There's PDFforge online (
https://www.pdfforge.org/online/en/compare-pdf)
but I've not used that one; however, I've rarely had to compare PDF
files against each other. It's been a very long time since I used the
PDFforge tools. They have their PDFCreator that lets you convert from
PDF to other doc formats, so you could convert to a doc format that
doesn't have or carry along any metadata. Their free edition is limited
(see
https://www.pdfforge.org/pdfcreator/editions), so I don't know if
it supports the conversion feature; however, it looks like the free
edition is adware per their own comparison table. While the conversion
they advertise is about printing a document using their printer emulator
(you create PDFs from other docs), I would think it would have its own
print or save function that lets you choose the doc format for output.

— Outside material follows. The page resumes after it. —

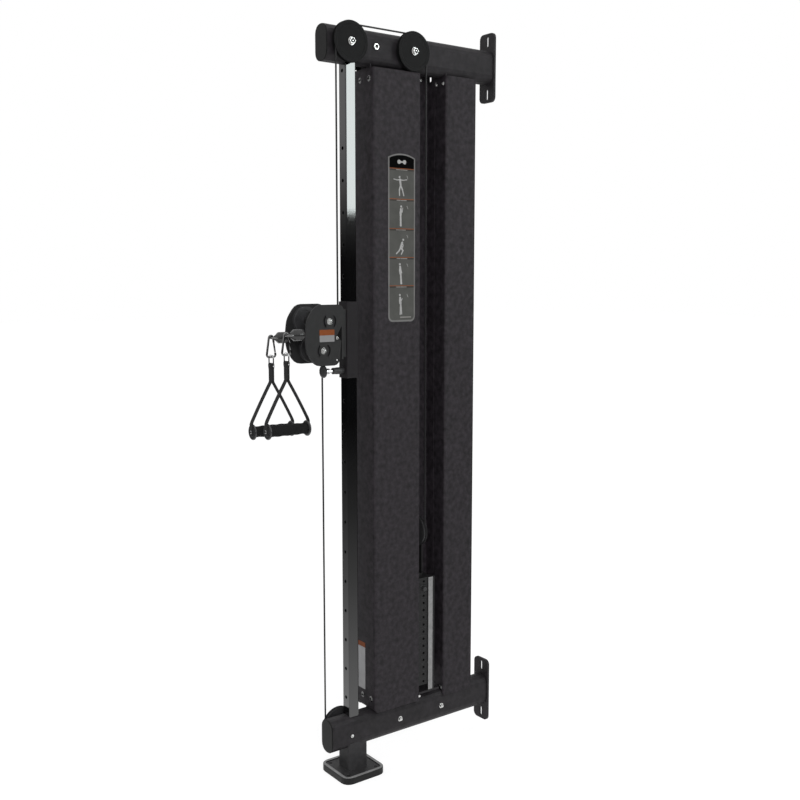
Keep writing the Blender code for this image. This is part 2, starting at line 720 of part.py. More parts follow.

PDF24 also has their online tools; see:
https://tools.pdf24.org/en/compare-pdf
https://tools.pdf24.org/en/all-tools
There's
https://www.diffchecker.com with their online PDF comparer. You
can get their client tool, but it is trialware (30 days) - their pricing
page shows it is actually subscriptionware. However, you didn't say if
this was a one-time need, or if you need something for repeated use for
later.
Another online tool:
https://app.copyleaks.com/text-compare/compare-pdf-files
You didn't mention if online tools are a taboo to you. This one looks
to require you create an account with them.
We don't know what other document software you have, or even which PDF
viewer you are using. If you have MS Word (after whatever version added
PDF support), you can open a .pdf in Word, and then save as a .doc[x]
file. Be aware that Word files also have metadata. See:
https://support.microsoft.com/en-us/office/remove-hidden-data-and-personal-information-by-inspecting-documents-presentations-or-workbooks-356b7b5d-77af-44fe-a07f-9aa4d085966f
I suspect the local client products are mostly payware is because they
have to pay for a license to Adobe to use some tool they embed in their
product. You can try the trialware versions, but that's not a solution
if you intend to keep doing PDF compares well past the trial period.
Their online versions are free, because you never get their software
used to do the compare that runs in the background.